I wanted to understand the photon acording to Mills. A trapped photon could be written as
j_0(sqrt(x*x + y*y + z*z)w/c)*exp(i w t), radious less then the first zero of the spherical bessel function
Lets take this trapped photon and and move it v in the x direction. Then the Lorenz transformation gives
x' = gamma (x - v t)
t' = gamma(t - v x / c^2)
gamma = 1/sqrt(1-v^2/c^2)
Plug it in and consider the equation around x = x0/gamma + vt e.g. look how it behaves around the moving center
j_0(sqrt(x0^2+y^2+z^2) * w / c) * exp(i w gamma (t - v (x0 + v t) / c^2)

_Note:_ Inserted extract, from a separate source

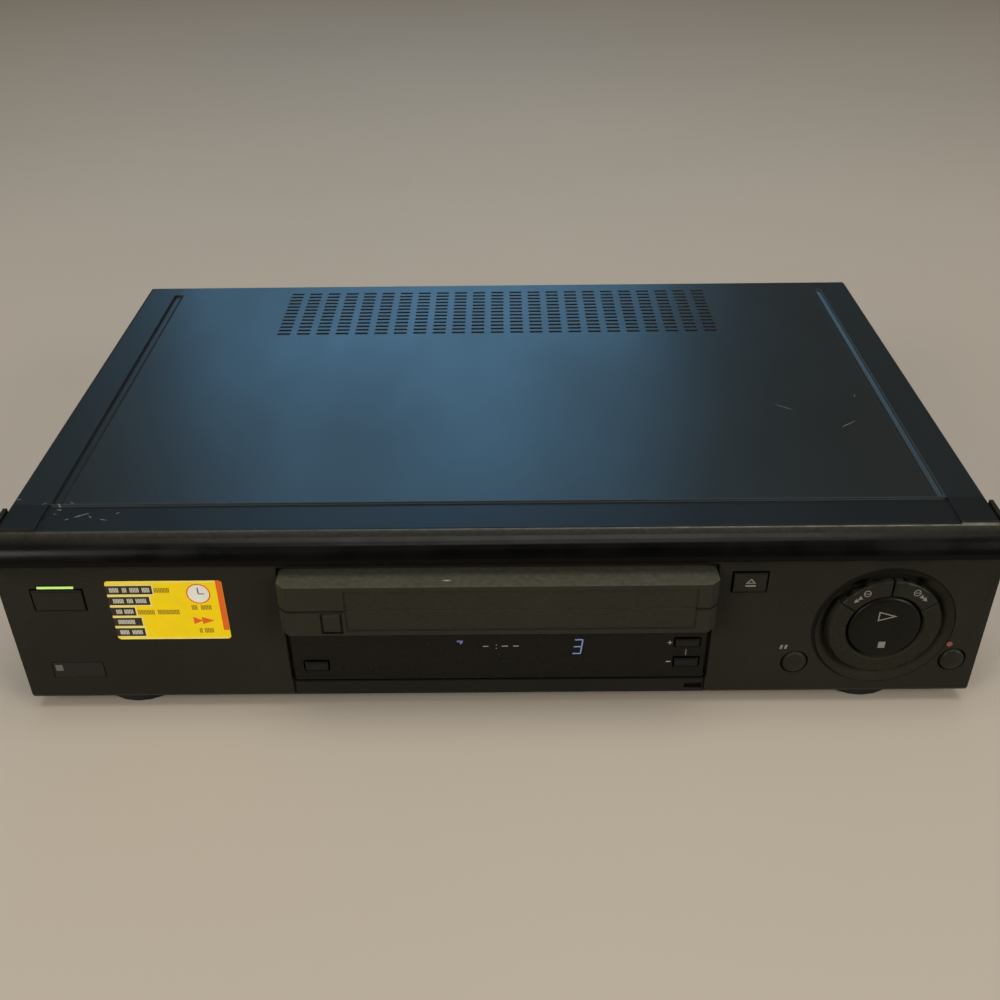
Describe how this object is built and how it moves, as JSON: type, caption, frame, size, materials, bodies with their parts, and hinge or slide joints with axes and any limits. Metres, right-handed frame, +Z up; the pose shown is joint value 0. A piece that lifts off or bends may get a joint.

<=> j_0(sqrt(x0^2+y^2+z^2) * w / c) * exp(i w gamma t ( 1 - v^2/c^2) - v x0 / c^2))
<=> j_0(sqrt(x0^2+y^2+z^2) * w / c) * exp(i w t - i w v x0 / c^2))
v -> c
j_0(sqrt(x0^2+y^2+z^2) * w / c) * exp(i w t - i w x0 / c))
Maybe this is what Mills mean is a photon. What actually have is a flat disk like distribution, I wondering if this is a generalized solution
of the EM equations note that the interior for each v solves the EM equations. So one would expect that the generalized solution to also
solves the EM equation as a mathematical distribution.
A similar idea yields the free electron flat disk like structure.
What do you think?